Ter zitting in hoger beroep heeft belanghebbende, onder andere, het volgende verklaard:

“- Met betrekking tot het jaar 2009 merk ik op dat hier hetzelfde speelt als bij de aanslag IB/PVV 2008. De aanslag IB/PVV 2009 is vastgesteld op een door mij te ontvangen bedrag van € 752. Ik heb dat geld echter niet ontvangen. Ik heb diverse brieven geschreven waarbij ik de uitbetaling van het aan mij uit te betalen bedrag heb gevorderd.

- U houdt mij voor dat de aanslag IB/PVV 2009 is gedagtekend 12 april 2013 en dat door de rechtbank is vastgesteld dat ik op 1 juli 2014 bezwaar daartegen heb gemaakt [Hof: lees het beroepschrift dat bij de rechtbank is binnengekomen en als bezwaarschrift is doorgezonden aan de inspecteur]. Ik verzet mij echter tegen deze vaststelling door de rechtbank.

Ik heb geen specifieke redenen die verklaren waarom het bezwaar te laat is ingediend.

Mijn stelling is dat er meerdere geschriften zijn ingediend vóór 1 juli 2014. Ik heb nadat de aanslag IB/PVV 2009 was vastgesteld namelijk meerdere brieven naar de inspecteur verstuurd, waarin ik er blijk van heb gegeven dat ik het niet eens was met de gang van zaken.

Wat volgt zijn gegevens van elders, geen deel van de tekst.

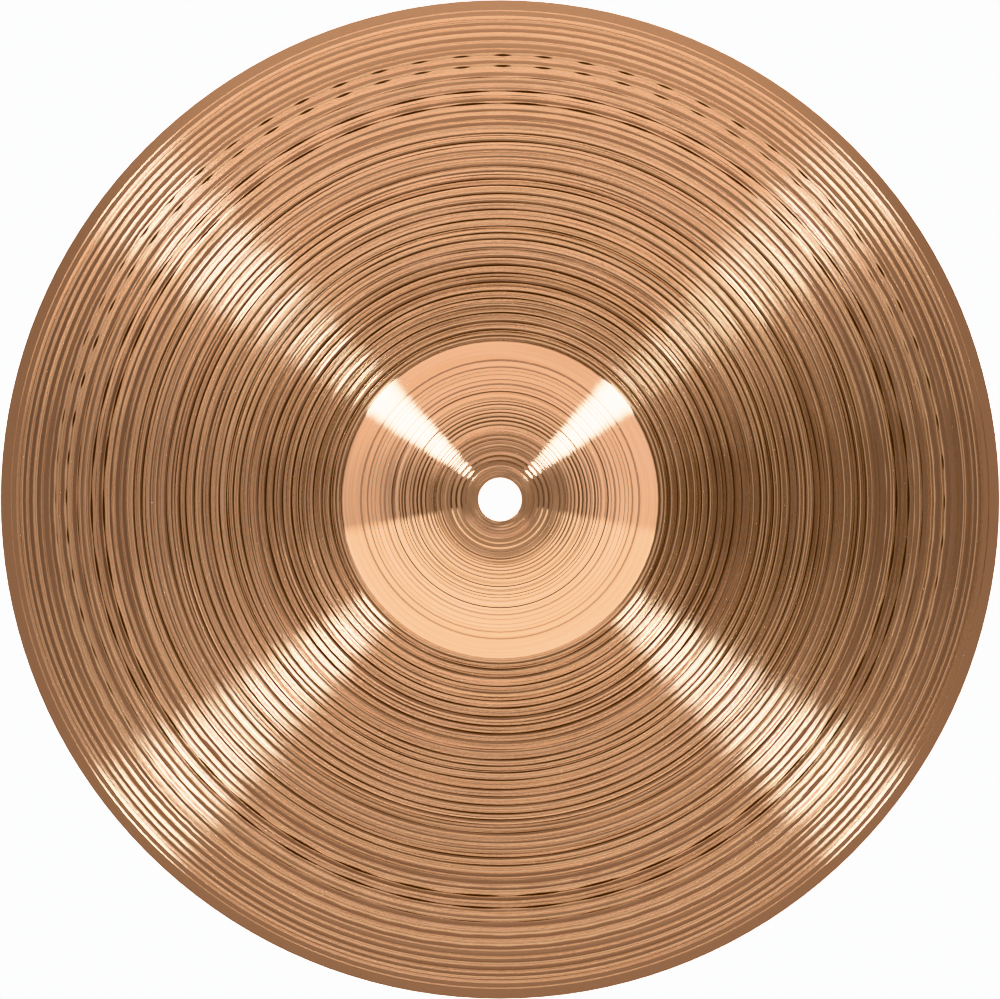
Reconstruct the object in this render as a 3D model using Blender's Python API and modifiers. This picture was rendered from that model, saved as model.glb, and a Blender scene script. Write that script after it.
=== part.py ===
"""A 12 inch crash cymbal: one disc of B8 bronze, pressed to shape and turned on a lathe.

Run with: blender --background --python part.py

Frame: metres, +Z up through the bell. The origin is the centre of the plane that the rim rests on.
The disc is turned about Z from one closed section. The section's upper line follows a slope law, which says
how steep the metal is at each radius, and its lower line is the upper one less the metal's thickness.
"""

import math

import bpy

INCH = 0.0254

# Driving dimensions, in metres and degrees.
DISC_DIAMETER = 12 * INCH
HOLE_DIAMETER = 0.0130      # clears the sleeve of a cymbal stand's 8 mm rod
SEAT_DIAMETER = 0.0200      # flat ring round the hole, where the felts bear
BELL_DIAMETER = 0.0976      # the raised cup, measured at its foot
BELL_SLOPE = 36.0           # the bell's flank, which is straight near its foot
BELL_ROUNDING = 0.75        # under 1, so the bell curves away fastest beside the seat
BOW_SLOPE_AT_BELL = 2.5     # the bow is nearly level where it leaves the bell
BOW_SLOPE_AT_RIM = 6.5      # and is steepest at the rim
THICKNESS_AT_HOLE = 0.00105
THICKNESS_AT_RIM = 0.00070

# What follows from them, and the small edges.
RIM_RADIUS = DISC_DIAMETER / 2
HOLE_RADIUS = HOLE_DIAMETER / 2
SEAT_RADIUS = SEAT_DIAMETER / 2
BELL_RADIUS = BELL_DIAMETER / 2
FLANK_START = 0.88 * BELL_RADIUS    # outside this the flank is straight
FOOT_WIDTH = 0.0012                 # the hollow bend between the flank and the bow
EDGE_CHAMFER = 0.00015              # the hole's and the rim's broken edges
LAND_WIDTH = 0.0005                 # level ring under the rim, worn by lying on a table

# How finely the section and the turning are cut.
TURNING_STEPS = 96
BELL_POINTS = 7
FLANK_POINTS = 1
FOOT_POINTS = 4
BOW_POINTS = 6
INTEGRATION_STEP = 0.0001

BRONZE_COLOUR = (0.86, 0.50, 0.29, 1.0)
BRONZE_ROUGHNESS = 0.28


def eased(share):
    """0 to 1 with level ends."""
    share = min(max(share, 0.0), 1.0)
    return share * share * (3 - 2 * share)


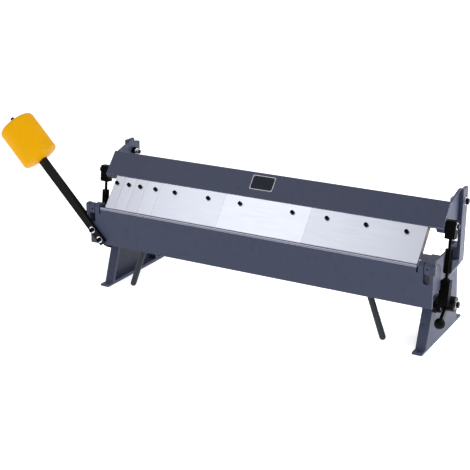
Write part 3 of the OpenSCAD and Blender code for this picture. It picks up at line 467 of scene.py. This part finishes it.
# The bed bar and the apron's edge bar: flat steel, ground along its length. The bed bar is
# bright. The apron's bar has dulled to a blue-grey on its front, with a bright line at each edge.
GROUND_STEEL = (0.66, 0.67, 0.70)
DULLED_STEEL = (0.19, 0.195, 0.27)
BRIGHT_LINE = (0.80, 0.81, 0.85)


def ground_finish(name, low, high, along, rough, edge=None):
    ground = Finish(name, Metallic=1.0)
    scratch = ground.clouds(300, 5, along)
    patch = ground.clouds(7)
    colour = ground.blend(0.6 * scratch + 0.4 * patch, low, high)
    if edge:
        colour = ground.blend(ground.worn_edge() * 0.85, colour, edge)
    return ground.ends(colour=colour, rough=rough + 0.16 * scratch + 0.08 * patch,
                       relief=scratch, height=0.00004)


pin_steel = ground_finish("ground_pin_steel", (0.05, 0.05, 0.06), (0.16, 0.16, 0.18),
                          (0.2, 1, 1), 0.38)
bed_bar_steel = ground_finish("ground_bar_steel", tuple(c * 0.85 for c in GROUND_STEEL),
                              GROUND_STEEL, (0.03, 1, 1), 0.26)
edge_bar_steel = ground_finish("dulled_bar_steel", tuple(c * 0.8 for c in DULLED_STEEL),
                               tuple(c * 1.25 for c in DULLED_STEEL), (0.03, 1, 1), 0.34,
                               BRIGHT_LINE)
dressed("bed_bar", 0.0006, bed_bar_steel)
dressed("apron_edge_bar", 0.0009, edge_bar_steel)

# The apron's hinges: a painted iron block at each end of the bed grips a ground pin, on which
# the apron's ears turn. One small black set screw in the block's front locks the pin.
SET_SCREW = 0.0035
for node in ("left_hinge_block", "right_hinge_block"):
    dressed(node, 0.0012, cast_paint)
zinc = Finish("bright_zinc", Metallic=1.0)
zinc_cloud = zinc.clouds(60, 4)
bright_zinc = zinc.ends(colour=zinc.blend(zinc_cloud, (0.56, 0.57, 0.60), (0.82, 0.83, 0.85)),
                        rough=0.18 + 0.2 * zinc_cloud, relief=zinc_cloud, height=0.00003)
dressed("hinge_pins", 0.0006, pin_steel)
screwed("hinge_set_screws", lambda length: screw(SET_SCREW, 0, SET_SCREW, length, SET_SCREW / 2),
        (0, 1, 0), black_oxide)

# The apron: a thick steel plate with welded ears, end cheeks and handle sockets, painted as
# the frames are. Its front is smoother than the castings.
dressed("apron", 0.0014, plate_paint)

# The apron's handles: two round gunmetal bars pushed into the sockets behind its lower edge. The
# free end of each is turned to a dome.
HANDLE_LEAN = math.radians(20)
HANDLE_R = 0.011


def turned(node, rings_of, way, finish, around=48, crease=34):
    """A lathe-turned piece on a CAD node's own middle line; rings_of gives its rings for the
    length, starting where the way starts."""
    start, length = span(islands(node)[0], way)
    mesh = lathe(node + "_turned", rings_of(length), around, crease)
    turn = Vector(way).to_track_quat("Z", "Y").to_matrix().to_4x4()
    mesh.transform(Matrix.Translation(start) @ turn)
    mesh.materials.append(finish)
    piece = bpy.data.objects.new(node + "_turned", mesh)
    scene.collection.objects.link(piece)
    return stands_for(piece, node)


def round_bar(radius, length):
    """Rings of a bar with an eased near end and a dome on the far end."""
    dome = [(radius * math.cos(math.radians(10 * step)),
             length - radius * (1 - math.sin(math.radians(10 * step))), False)
            for step in range(9)]
    return [(0, 0, False), (radius - 0.001, 0, False), (radius, 0.001, False)] + dome + [
        (0, length, False)]


bar_black = dark_finish("gunmetal_paint_on_bars", (0.020, 0.023, 0.034), BLACK_RUBBED, 0.34, 60,
                        0.00004, 0.2)
for side, sign in (("left", -1), ("right", 1)):
    turned(side + "_handle", lambda length: round_bar(HANDLE_R, length),
           (sign * math.sin(HANDLE_LEAN), 0, -math.cos(HANDLE_LEAN)), bar_black)

# The counterweight arm: a black steel bar, thinned to a tab where two socket screws and two
# bright washers hold it on the apron. Its end at the weight is painted brown.
ARM_SLOPE = math.radians(46.4)
UP_THE_ARM = (-math.cos(ARM_SLOPE), 0, math.sin(ARM_SLOPE))
ARM_SCREW = (0.008, 0.010, 0.005)
ARM_BROWN = (0.030, 0.014, 0.008)
WEIGHT_FOOT = -0.880

arm = Finish("black_bar_browned", Specular_IOR_Level=0.09)
arm_cloud = arm.clouds(45, 4)
arm_x = arm.add("ShaderNodeSeparateXYZ", {}, {0: arm.place}, out="X")
# The last few centimetres of the arm before the weight are painted brown.
brown_end = arm.band(arm_x + 0.03 * arm_cloud, WEIGHT_FOOT + 0.03, WEIGHT_FOOT)
arm_colour = arm.blend(brown_end, BLACK_OXIDE, ARM_BROWN)
arm_black = arm.ends(colour=arm.blend(0.04 * arm_cloud + 0.3 * arm.worn_edge() * arm_cloud,
                                      arm_colour, BLACK_RUBBED),
                     rough=0.3 + 0.2 * arm_cloud, relief=arm_cloud, height=0.00006)
dressed("counterweight_arm", 0.0012, arm_black, 3)
screwed("arm_bolts", lambda length: screw(*ARM_SCREW, length, 0.0035), (0, 1, 0), black_oxide)
dressed("arm_washers", SCREW_EDGE, bright_zinc)

# The counterweight: a solid steel drum with a shallow cone at its near end and a rounded far
# end, in glossy amber paint over turning marks. A nut on the arm's stud holds it.
WEIGHT_R = 0.071
WEIGHT_NECK = 0.024
WEIGHT_CONE = 0.012
WEIGHT_ROUND = 0.017
AMBER = (0.78, 0.385, 0.0)
AMBER_DEEP = (0.70, 0.33, 0.0)


def drum(length):
    """Rings of the weight from its near end, with the corner of the cone eased."""
    round_end = [(WEIGHT_R - WEIGHT_ROUND * (1 - math.cos(math.radians(9 * step))),
                  length - WEIGHT_ROUND * (1 - math.sin(math.radians(9 * step))), False)
                 for step in range(11)]
    return [(0, 0, False), (WEIGHT_NECK - 0.002, 0, False), (WEIGHT_NECK + 0.001, 0.0008, False),
            (WEIGHT_R - 0.006, WEIGHT_CONE - 0.0016, False),
            (WEIGHT_R - 0.002, WEIGHT_CONE + 0.0004, False),
            (WEIGHT_R, WEIGHT_CONE + 0.004, False)] + round_end + [(0, length, False)]


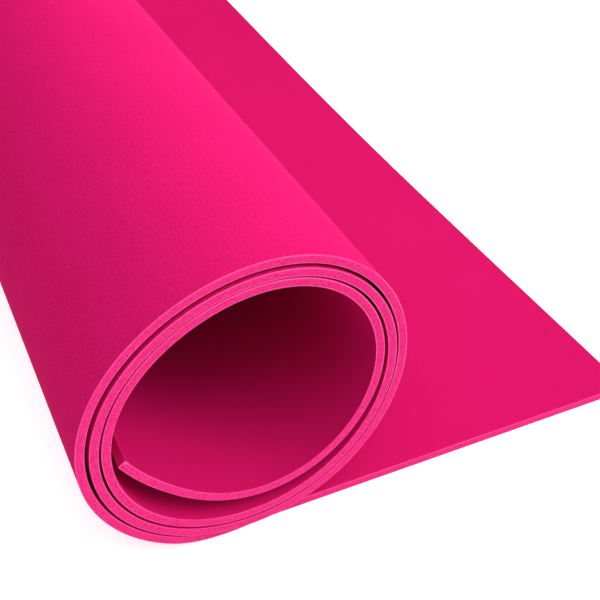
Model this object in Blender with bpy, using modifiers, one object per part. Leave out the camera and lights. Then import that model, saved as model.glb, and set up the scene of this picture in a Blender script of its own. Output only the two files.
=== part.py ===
"""A craft foam sheet: one sheet of soft foam, wound into a loose roll with its outer end lying flat.

The section is drawn in X and Z and runs along Y. A winding angle of 0 points straight down from the
roll's axis, and it grows as the foam climbs the left side, crosses the top and comes down the right.
"""

import math

import bmesh
import bpy

# The sheet itself, in metres
SHEET_LENGTH = 0.700
SHEET_WIDTH = 0.500
SHEET_THICKNESS = 0.00183

# How it is rolled: radii are to the middle of the foam
FLAT_LENGTH = 0.09765
ROLL_RADIUS = 0.03383
LAYER_GAP = 0.00058

# The roll isn't quite round: it leans along one slant, and its lower right is a little fuller
LEAN = 0.00109
LEAN_ANGLE = math.radians(58.8)
FULLNESS = 0.00029
FULLNESS_ANGLE = math.radians(-25.3)

# The second turn has settled to one side, closer to the outer turn on its lower right
SETTLE = 0.00047
SETTLE_ANGLE = math.radians(332.8)
SETTLE_FIRST_TURN = 0.5
SETTLE_LAST_TURN = 2.5

# The turns stand a little in front of the flat stretch's front edge, most of all on their left side.
# The edge starts to slide forward on the flat, a little before the roll.
SLIDE = 0.00205
SLIDE_SWAY = 0.00091
SWAY_ANGLE = math.radians(91.3)
SLIDE_LEAD = 0.0061
SLIDE_RUN = 0.0263

# The free inner end springs off the turn below it, most of all shortly before its edge
TAIL_LIFT = 0.00489
TAIL_ANGLE = math.radians(277.7)
TAIL_BIAS = 4.13
TAIL_SPAN = 0.99 * math.pi

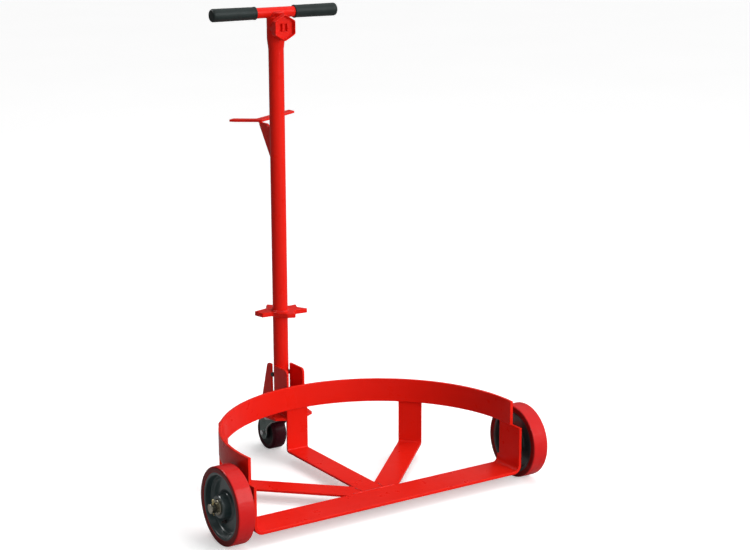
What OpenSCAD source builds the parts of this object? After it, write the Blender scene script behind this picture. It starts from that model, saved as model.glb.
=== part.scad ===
/* [Drum ring] */
// Inner radius of the open ring that a drum stands in
ring_in_r = 311; // [306:0.5:316]
// Thickness of the ring band
ring_t = 6.35; // [5:0.05:8]
// Height of the ring band
ring_h = 50.8; // [44:0.2:56]
// Height of the band's lower edge above the floor
ring_z = 121.3; // [116:0.1:126]
// How far the right end of the ring runs past the half circle, in degrees
ring_over_right = 5.4; // [3:0.1:7]
// How far the left end of the ring runs past the half circle, in degrees
ring_over_left = 6.5; // [3:0.1:7]

/* [Crossbar] */
// Width of the flat bar bent up into the crossbar and side plates
bar_w = 76.2; // [70:0.1:80]
// Thickness of the crossbar
bar_t = 6.35; // [5:0.05:8]
// Height of the crossbar's top face above the floor
bar_top_z = 29; // [27:0.5:31]
// Front edge of the crossbar, forward of the ring's centre
bar_front = 59.5; // [57:0.5:62]
// Inside radius of the two bends
bar_bend_r = 12; // [8:0.5:14]
// How far the side plates are cut back from the crossbar's rear edge
plate_cut = 7.5; // [5:0.5:9]

/* [Straps] */
// Width of the three floor straps
strap_w = 51; // [46:1:55]
// Thickness of the floor straps
strap_t = 5; // [4:0.5:6]
// Angle of the left strap from the centre strap
strap_angle_left = 45.6; // [42:0.2:49]
// Angle of the right strap from the centre strap
strap_angle_right = 44.8; // [42:0.2:49]

/* [Wheels] */
// Radius of the two load wheels
wheel_r = 77.2; // [74:0.1:78]
// Width of their treads
wheel_w = 36.5; // [34:0.5:38]
// Radius of the load wheel axles
axle_r = 9.5; // [9:0.1:10]
// Radial running clearance of wheels and swivel
run_clear = 0.06; // [0.03:0.01:0.09]

/* [Caster] */
// Radius of the swivel caster's wheel
caster_r = 38.5; // [37:0.5:39]
// Width of the swivel caster's wheel
caster_w = 33; // [28:0.5:34]
// Offset of the caster axle behind the kingpin
caster_trail = 27; // [25:0.5:30]

/* [Handle] */
// Outside radius of the handle post
post_r = 16.2; // [15.5:0.1:16.4]
// Height of the T-bar's axis above the floor
tbar_z = 960.8; // [955:0.2:970]
// Radius of the T-bar tube
tbar_r = 11; // [10:0.1:12]
// Half the length over both grips
tbar_half = 147.8; // [130:0.1:160]
// How far the T-bar sits off the post's centre, along its own length
tbar_off = -3; // [-5:0.5:5]
// Radius of the grips
grip_r = 13.6; // [12.7:0.1:15]

/* [Hidden] */
red = [0.86, 0.10, 0.07];
dark = [0.13, 0.14, 0.14];
zinc = [0.62, 0.63, 0.63];
ring_out_r = ring_in_r + ring_t;
bar_rear = bar_w - bar_front;
bar_bot_z = bar_top_z - bar_t;
axle_y = -10;
wheel_in = 329;
wheel_mid = wheel_in + wheel_w / 2;
hub_r = 66;
hub_half = 21;
axle_end = 385;
strap_back = ring_out_r + strap_t - 0.6;
strap_top = bar_top_z;
strap_bot = strap_top - strap_t;
conv_y = -8;
plate_z = 95;
plate_t = 6;
post_y = 384;
king_y = 402;
cax_y = king_y + caster_trail;
cheek_in = 17;
cheek_t = 5;
cheek_top = 205;
pin_z = 183;
pin_r = 5;
slot_w = 11;
post_in_r = 12.83;
front_y = axle_y - wheel_r;
rear_y = 551;
shift_y = -(front_y + rear_y) / 2;

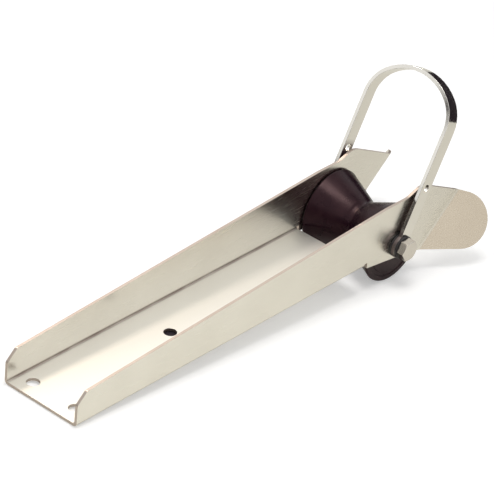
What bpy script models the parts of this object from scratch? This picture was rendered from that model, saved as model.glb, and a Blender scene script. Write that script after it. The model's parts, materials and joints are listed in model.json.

U houdt mij voor dat de aanslag IB/PVV 2009 is vastgesteld conform de aangifte. Dat is juist. Ik ben ook hier het niet eens met de wijze waarop het aan mij uit te betalen bedrag van € 752 is verrekend. Ik weet niet waar dit bedrag naartoe is gegaan. U houdt mij de brief voor van 19 april 2013. U vraagt mij of deze brief is bedoeld als een bezwaar tegen de aanslag IB/PVV 2009. Neen, dat blijkt ook uit de inhoud van deze brief. Het is gericht tegen de mededeling verrekening van 10 april 2013.”

3 Geschil in hoger beroep

Evenals voor de rechtbank is voor het Hof in geschil of de inspecteur het bezwaar tegen de aanslag IB/PVV 2009 terecht niet-ontvankelijk heeft verklaard. Voorts is tussen partijen in geschil of de inspecteur een dwangsom dient te verbeuren.